Lebanese political analyst Khaldoun al-Sharif told Asharq Al-Awsat: “The assassination undermined the presidency and other political positions.”


Political rivals started to abuse their positions, rather than carrying out their duties in serving the people, they began to purse their own interests at the expense of the population and their future, he explained.


The system of rule that ensued after Hariri’s murder has undermined the presidency, premiership and the parliament speakership, he added.


Sharif said the situation came to a head during the 2015 and 2019 protests against the ruling class.


Soaid agreed with the assessment.


The marginalization not only applies to the premiership, but to the presidency and speakership, he remarked.

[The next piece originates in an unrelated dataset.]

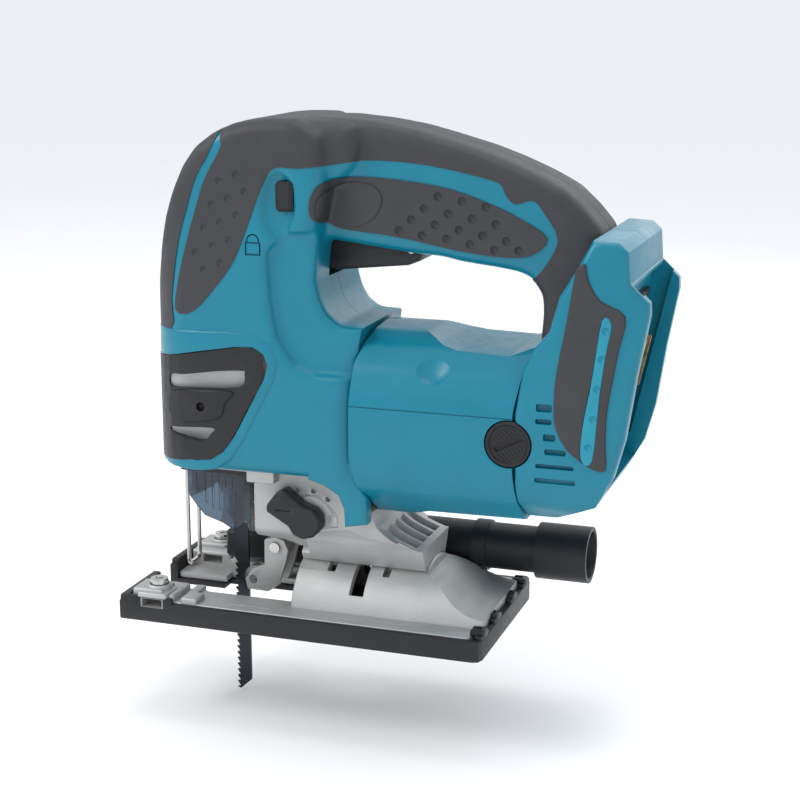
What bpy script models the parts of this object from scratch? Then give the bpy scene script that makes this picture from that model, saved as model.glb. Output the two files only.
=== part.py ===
"""Cordless top-handle jigsaw, body only: casing, motor, gear train, blade drive, tilting base and dust nozzle.

The frame: +X points to the rear, so the saw cuts towards -X; +Z is up; -Y is the tool's left side.
The origin lies on the sole's underside, under the middle of the base and in the plane of the blade.
Outlines are drawn in millimetres and turned into metres by MM.
"""

import math

import bmesh
import bpy
from mathutils import Matrix, Vector

MM = 0.001

# ---------------------------------------------------------------- driving dimensions
HANDLE_TOP_Z = 199.8 * MM      # overall height above the sole
BODY_REAR_X = 133.4 * MM       # rearmost point of the battery rails
SOLE_LENGTH = 150.4 * MM
SOLE_WIDTH = 77.0 * MM

GAP = 0.3 * MM                 # between pieces that touch
RUN = 0.1 * MM                 # round a shaft that turns or slides
WALL = 2.4 * MM                # plastic casing
SKIN = 2.0 * MM                # rubber overmould

HEAD_HALF = 28.5 * MM          # half widths of the casing
HANDLE_HALF = 17.0 * MM
BATTERY_HALF = 34.0 * MM
CASING_ROUND = 3.0 * MM
NECK_WALL = 5.0 * MM            # casing beside the front of the motor

MOTOR_Z = 84.8 * MM            # motor axis, along X
BARREL_RADIUS = 33.6 * MM
YOKE_RADIUS = 27.0 * MM
YOKE_WALL = 2.6 * MM
MAGNET_T = 3.6 * MM
CORE_RADIUS = 19.6 * MM
SHAFT_RADIUS = 3.0 * MM
BRUSH_X = 83.3 * MM
BRUSH_CAP_RADIUS = 8.8 * MM
COMMUTATOR_RADIUS = 9.5 * MM

GEAR_MODULE = 1.0 * MM
PINION_TEETH = 10
PINION_SEAT_RADIUS = 2.6 * MM   # shaft's reduced end that the pinion sits on
GEAR_TEETH = 36
GEAR_X = -10.5 * MM
GEAR_WIDTH = 8.0 * MM
STROKE = 26.0 * MM

RAM_X = -38.0 * MM
RAM_RADIUS = 5.0 * MM
RAM_BOTTOM_Z = 50.0 * MM
GUIDE_PIVOT_Z = 134.0 * MM

BLADE_T = 1.2 * MM
BLADE_BACK_X = -35.2 * MM
BLADE_WIDTH = 6.2 * MM
BLADE_TIP_Z = -40.5 * MM

ROLLER_RADIUS = 5.0 * MM
ROLLER_Z = 11.1 * MM
RETAINER_PIN_X = -20.6 * MM
RETAINER_PIN_Z = 25.9 * MM
RETAINER_PIN_RADIUS = 2.2 * MM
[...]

Any decision taken by the holders of these positions are now ineffective without Hezbollah’s seal of approval, he added.


He predicted that this situation will persist until Iran’s regional role in contained and until Lebanese officials take an adamant stand in defending their country’s identity, Arabism, existence and state.


There are several factors that transformed Lebanon from a progressive and pioneering state under Hariri to a failed state after his assassination.


Sharif said one of the factors is that officials no longer seek the interests of the people, but are rather embroiled in corruption or protecting the corrupt.


Confronting the possession of arms outside state authority (Hezbollah’s arsenal) is no longer the sole goal of political battles, he stated.


Lebanon has to now tackle its devastating economic crisis that erupted in 2019.


Sharif noted how Sri Lanka recently succeeded in reaching an agreement with the International Monetary Fund within ten days while Lebanon has yet to approve a single reform or a state budget since 2019.


“How are the people expected to trust in their such rulers?” he wondered.


“The Lebanese sense that all presidencies in their country are ineffective. They are no longer concerned with the disputes between the rival parties after realizing that these forces only disagree with each other over their own personal gains,” he added.